begin Supplied data
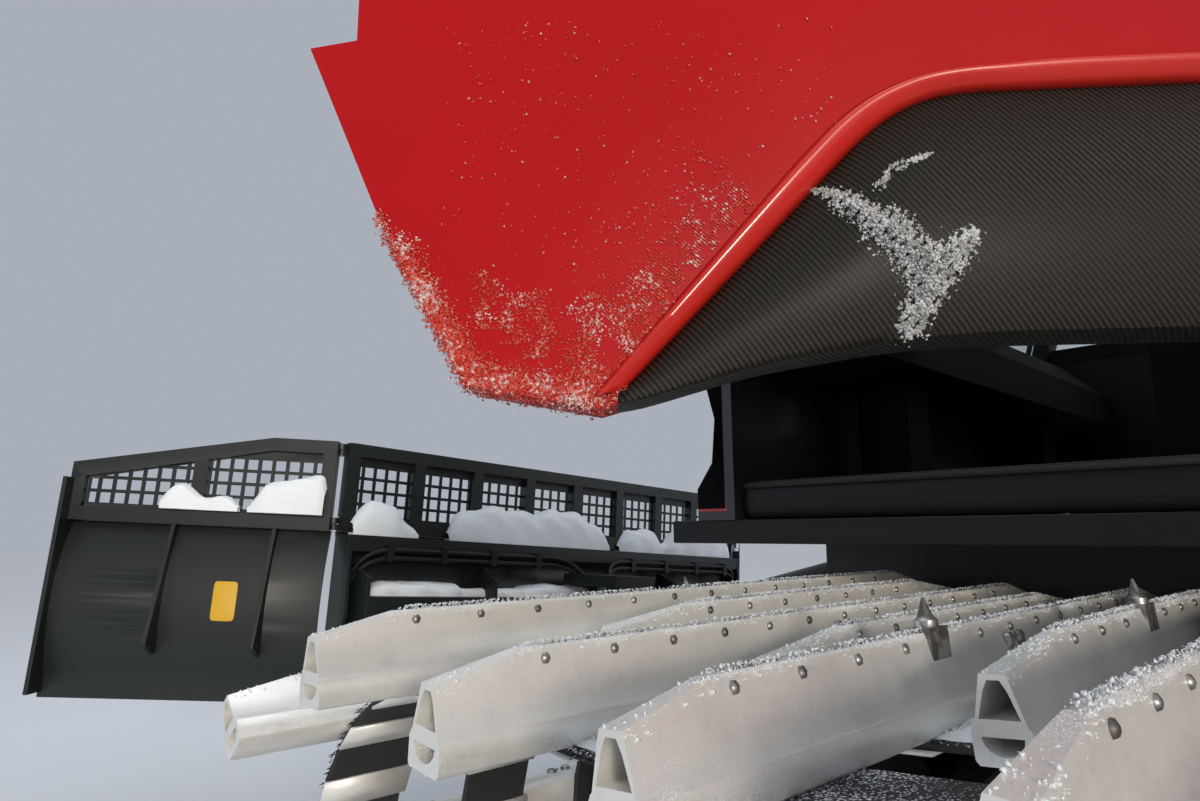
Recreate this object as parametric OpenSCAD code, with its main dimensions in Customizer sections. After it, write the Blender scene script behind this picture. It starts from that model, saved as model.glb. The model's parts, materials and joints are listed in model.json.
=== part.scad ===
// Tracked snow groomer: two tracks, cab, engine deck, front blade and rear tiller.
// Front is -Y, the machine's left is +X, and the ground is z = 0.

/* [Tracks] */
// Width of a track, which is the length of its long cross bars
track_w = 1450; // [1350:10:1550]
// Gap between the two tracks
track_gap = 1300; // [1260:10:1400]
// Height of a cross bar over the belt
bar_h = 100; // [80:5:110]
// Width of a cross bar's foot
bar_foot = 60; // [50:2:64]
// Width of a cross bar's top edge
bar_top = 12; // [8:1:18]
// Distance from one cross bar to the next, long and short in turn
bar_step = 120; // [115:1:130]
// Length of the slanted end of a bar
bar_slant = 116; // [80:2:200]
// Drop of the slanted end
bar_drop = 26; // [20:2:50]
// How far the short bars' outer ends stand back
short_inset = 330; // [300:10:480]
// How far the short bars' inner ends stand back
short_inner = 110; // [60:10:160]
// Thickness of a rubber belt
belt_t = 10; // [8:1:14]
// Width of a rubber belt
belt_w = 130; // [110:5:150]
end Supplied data
begin Supplied data
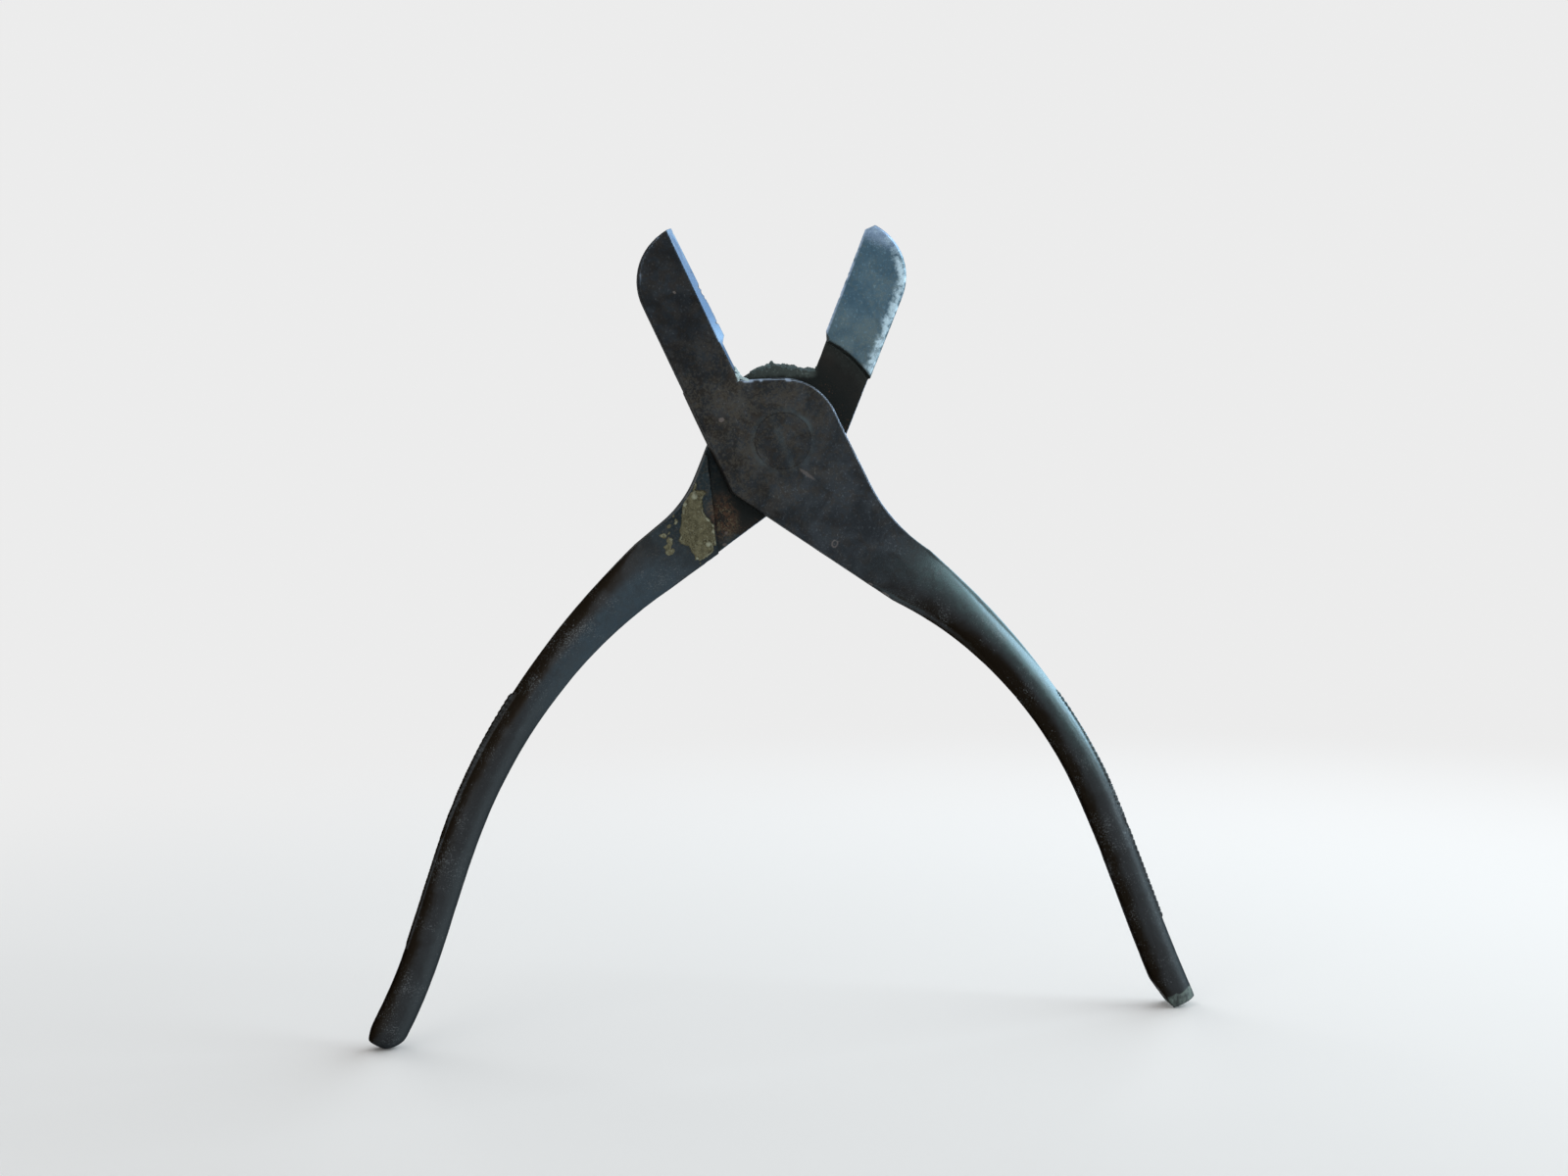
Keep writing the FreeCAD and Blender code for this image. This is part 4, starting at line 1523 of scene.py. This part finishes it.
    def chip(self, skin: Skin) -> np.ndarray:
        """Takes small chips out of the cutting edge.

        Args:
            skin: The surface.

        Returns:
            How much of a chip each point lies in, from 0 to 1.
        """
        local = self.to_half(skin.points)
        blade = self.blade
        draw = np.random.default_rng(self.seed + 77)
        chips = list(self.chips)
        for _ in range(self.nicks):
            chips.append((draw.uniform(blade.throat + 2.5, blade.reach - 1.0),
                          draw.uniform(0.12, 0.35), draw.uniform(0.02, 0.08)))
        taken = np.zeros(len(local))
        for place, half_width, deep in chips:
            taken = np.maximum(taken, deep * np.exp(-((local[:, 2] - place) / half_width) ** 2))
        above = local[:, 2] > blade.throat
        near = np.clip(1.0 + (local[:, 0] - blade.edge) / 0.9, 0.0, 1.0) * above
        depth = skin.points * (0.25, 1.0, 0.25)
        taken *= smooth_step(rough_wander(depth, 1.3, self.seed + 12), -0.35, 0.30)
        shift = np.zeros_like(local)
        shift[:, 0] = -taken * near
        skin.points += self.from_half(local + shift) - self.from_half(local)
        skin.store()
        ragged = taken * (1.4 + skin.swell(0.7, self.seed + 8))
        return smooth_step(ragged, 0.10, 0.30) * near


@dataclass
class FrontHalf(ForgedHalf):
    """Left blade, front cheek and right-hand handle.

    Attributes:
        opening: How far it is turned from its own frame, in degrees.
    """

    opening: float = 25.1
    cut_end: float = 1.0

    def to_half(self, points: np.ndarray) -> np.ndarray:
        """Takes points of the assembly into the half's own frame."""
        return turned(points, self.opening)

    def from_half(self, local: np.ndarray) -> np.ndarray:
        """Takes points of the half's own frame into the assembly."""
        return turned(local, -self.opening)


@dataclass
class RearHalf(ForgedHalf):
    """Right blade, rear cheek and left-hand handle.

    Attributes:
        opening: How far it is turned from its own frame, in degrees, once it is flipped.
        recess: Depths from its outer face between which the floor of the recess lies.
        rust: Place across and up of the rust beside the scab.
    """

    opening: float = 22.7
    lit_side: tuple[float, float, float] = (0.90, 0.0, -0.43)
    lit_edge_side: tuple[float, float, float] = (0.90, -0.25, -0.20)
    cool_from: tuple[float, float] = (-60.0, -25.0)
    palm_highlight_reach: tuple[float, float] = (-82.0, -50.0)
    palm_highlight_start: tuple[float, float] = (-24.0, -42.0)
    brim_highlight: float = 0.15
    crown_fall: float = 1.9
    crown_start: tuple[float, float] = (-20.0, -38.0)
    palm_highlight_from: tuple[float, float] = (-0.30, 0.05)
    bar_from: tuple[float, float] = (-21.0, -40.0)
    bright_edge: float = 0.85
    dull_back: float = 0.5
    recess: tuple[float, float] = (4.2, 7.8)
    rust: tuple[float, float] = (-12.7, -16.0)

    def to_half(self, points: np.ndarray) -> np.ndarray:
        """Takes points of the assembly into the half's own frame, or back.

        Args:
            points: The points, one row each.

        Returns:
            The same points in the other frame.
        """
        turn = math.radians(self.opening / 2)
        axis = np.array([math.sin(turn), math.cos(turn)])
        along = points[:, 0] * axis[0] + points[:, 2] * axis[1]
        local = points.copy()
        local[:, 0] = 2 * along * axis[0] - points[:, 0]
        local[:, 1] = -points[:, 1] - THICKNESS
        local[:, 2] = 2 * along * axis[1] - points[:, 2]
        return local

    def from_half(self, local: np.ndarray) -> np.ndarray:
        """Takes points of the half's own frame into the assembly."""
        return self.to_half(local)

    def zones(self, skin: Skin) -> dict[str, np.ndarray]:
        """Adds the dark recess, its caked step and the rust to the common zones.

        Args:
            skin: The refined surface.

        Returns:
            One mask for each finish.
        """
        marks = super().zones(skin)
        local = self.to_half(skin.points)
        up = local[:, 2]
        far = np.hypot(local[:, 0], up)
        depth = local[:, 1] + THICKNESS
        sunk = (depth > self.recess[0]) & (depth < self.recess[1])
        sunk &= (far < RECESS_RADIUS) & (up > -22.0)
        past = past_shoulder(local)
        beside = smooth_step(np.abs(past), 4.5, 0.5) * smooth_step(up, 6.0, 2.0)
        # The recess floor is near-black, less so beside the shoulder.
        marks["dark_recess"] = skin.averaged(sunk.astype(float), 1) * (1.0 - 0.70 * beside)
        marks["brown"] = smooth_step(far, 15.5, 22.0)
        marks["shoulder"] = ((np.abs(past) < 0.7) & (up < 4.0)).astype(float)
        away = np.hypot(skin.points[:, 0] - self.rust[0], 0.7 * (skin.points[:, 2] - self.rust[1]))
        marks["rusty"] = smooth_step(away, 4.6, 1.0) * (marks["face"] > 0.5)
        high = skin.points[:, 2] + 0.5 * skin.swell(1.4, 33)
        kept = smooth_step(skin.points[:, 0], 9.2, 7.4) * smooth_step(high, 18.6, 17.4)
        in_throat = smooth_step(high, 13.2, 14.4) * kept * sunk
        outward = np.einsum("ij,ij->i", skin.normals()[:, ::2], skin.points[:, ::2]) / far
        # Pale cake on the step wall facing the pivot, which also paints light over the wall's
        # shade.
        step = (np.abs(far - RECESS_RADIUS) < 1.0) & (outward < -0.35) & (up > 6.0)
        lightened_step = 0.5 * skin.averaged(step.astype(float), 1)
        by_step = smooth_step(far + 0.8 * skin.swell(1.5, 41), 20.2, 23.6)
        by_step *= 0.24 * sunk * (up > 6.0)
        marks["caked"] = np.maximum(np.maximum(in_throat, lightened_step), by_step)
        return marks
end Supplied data
Only the lines from the one holding "Keep writing the" through the one holding "skin: The surface." are wanted; retype them exactly.

Keep writing the FreeCAD and Blender code for this image. This is part 4, starting at line 1523 of scene.py. This part finishes it.
    def chip(self, skin: Skin) -> np.ndarray:
        """Takes small chips out of the cutting edge.

        Args:
            skin: The surface.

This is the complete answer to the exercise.